In the Eldborg there is an ETC Congo lighting console, which can handle 6,000 channels (with an ETC Congo Light Server for back-up). An ETC Wireless Focus Remote handheld unit and an ETC Remote Video Interface control allow control and programming respectively to take place away from the console.

For stage lighting, there are 480 dimmer channels, plus a further 168 non-dimming channels. Among the 290 fixtures are ETC Source Fours, ADB Warps, Selecon Aurora cycs and Robert Juliat Aramis followspots. In addition, there are 34 Martin TW1 and 32 Martin MAC III Performance moving heads. There’s also a 20,000-lumen Barco FLM HD 20 projector – one of three in the complex.

As might be expected in a building of this size, there is a digital signage system mainly in the public areas, comprising around 40 screens. This is used for wayfinding and room identification, as well as to promote forthcoming events, special offers in restaurants and the involvement of sponsors. Each screen has its own AMX-branded SpinetiX player. “We put in a control layer on top of that to handle the scheduling, which uses software from Stinova,“ explains Magnusson.

The signage system is in some ways complemented by the IPTV system. An AMX IPTV system takes streaming video from encoders in each of the halls and distributes it around 36 screens, distributed mainly in backstage areas, dressing rooms and offices. Any of five streams can be selected on each display.

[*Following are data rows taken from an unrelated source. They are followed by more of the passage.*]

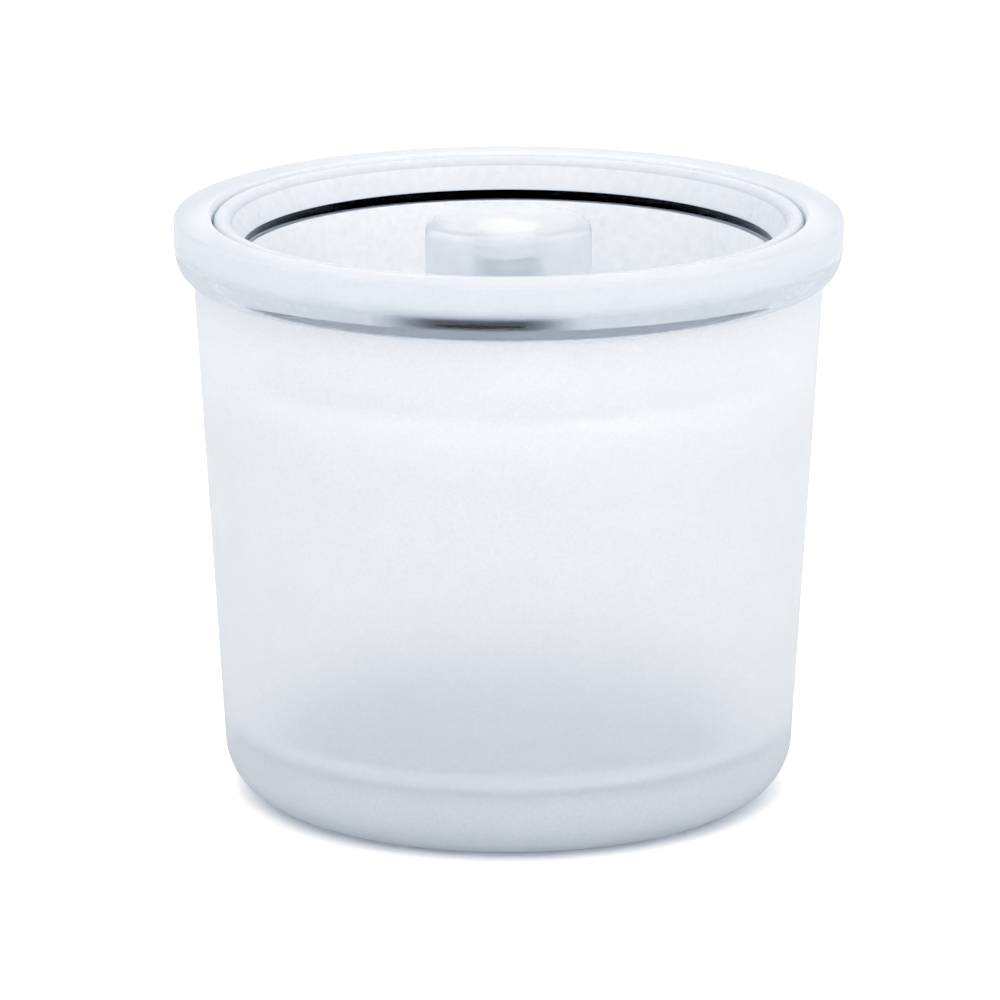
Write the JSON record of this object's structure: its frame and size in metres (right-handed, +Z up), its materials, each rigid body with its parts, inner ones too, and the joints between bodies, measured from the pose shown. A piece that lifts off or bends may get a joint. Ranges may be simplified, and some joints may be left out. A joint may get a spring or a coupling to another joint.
{
  "type": "lidded dappen dish",
  "caption": "Small frosted cup with a clear collar round its mouth and a recessed clear lid with a round knob, for nail liquids.",
  "frame": {"origin": "middle of the base, on the plane that the foot ring rests on", "axes": "+Z up along the dish's axis, towards the lid; +X and +Y are alike, because the dish is round"},
  "size_m": [0.045, 0.045, 0.04],
  "materials": {
    "frosted_glass": "frosted outside, with a cool white cast",
    "clear_collar": "polished, clear, slightly milky",
    "clear_lid": "polished, clear",
    "clear_knob": "polished, clear, slightly milky",
    "black_silicone": "smooth, satin black",
    "clear_silicone": "translucent white, satin",
    "white_nylon": "moulded, natural white, semi-gloss"
  },
  "bodies": {
    "dish": {"cup": "frosted_glass", "rim_collar": "clear_collar"},
    "seal": {"seal_ring": "black_silicone"},
    "lid": {"recessed_lid": "clear_lid", "lid_knob": "clear_knob", "knob_gasket": "clear_silicone", "screw_washer": "white_nylon", "knob_screw": "white_nylon"}
  },
  "joints": [
    {"name": "lid_lift", "type": "slide", "parent": "dish", "child": "seal", "axis": [0, 0, 1], "range_m": [0, 0.03]},
    {"name": "lid_turn", "type": "hinge", "parent": "seal", "child": "lid", "pos_m": [0, 0, 0.038], "axis": [0, 0, 1], "continuous": true}
  ]
}
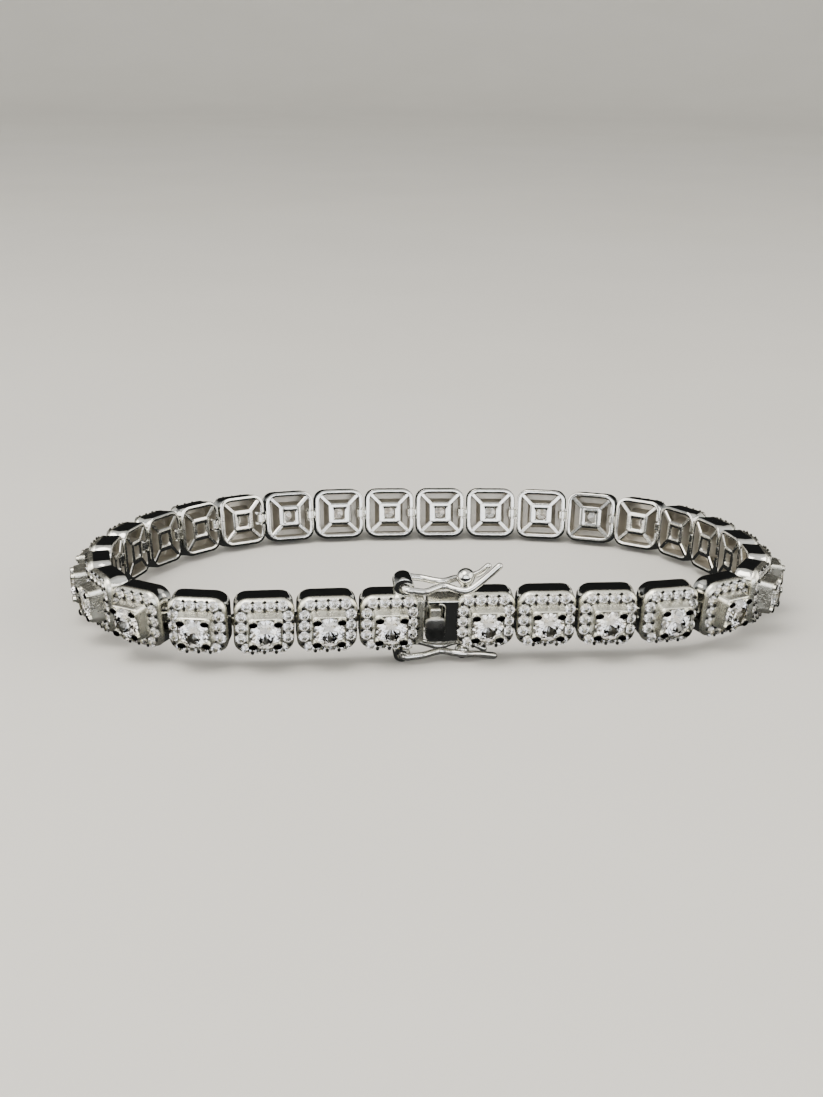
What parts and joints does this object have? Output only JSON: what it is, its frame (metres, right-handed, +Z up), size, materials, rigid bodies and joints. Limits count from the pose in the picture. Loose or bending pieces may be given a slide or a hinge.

During my visit to Harpa, I’m lucky enough to attend two very contrasting concerts in the Eldborg Hall: a Christmas concert by Icelandic group Frostrosir (the Frost Roses), featuring orchestra and choir, which shows the Meyer Sound system off to great effect; and a performance of Handel’s Messiah, using only the hall’s natural acoustics. Both sounded great – which just shows how a well-designed auditorium and a well-designed sound reinforcement system can be mutually beneficial.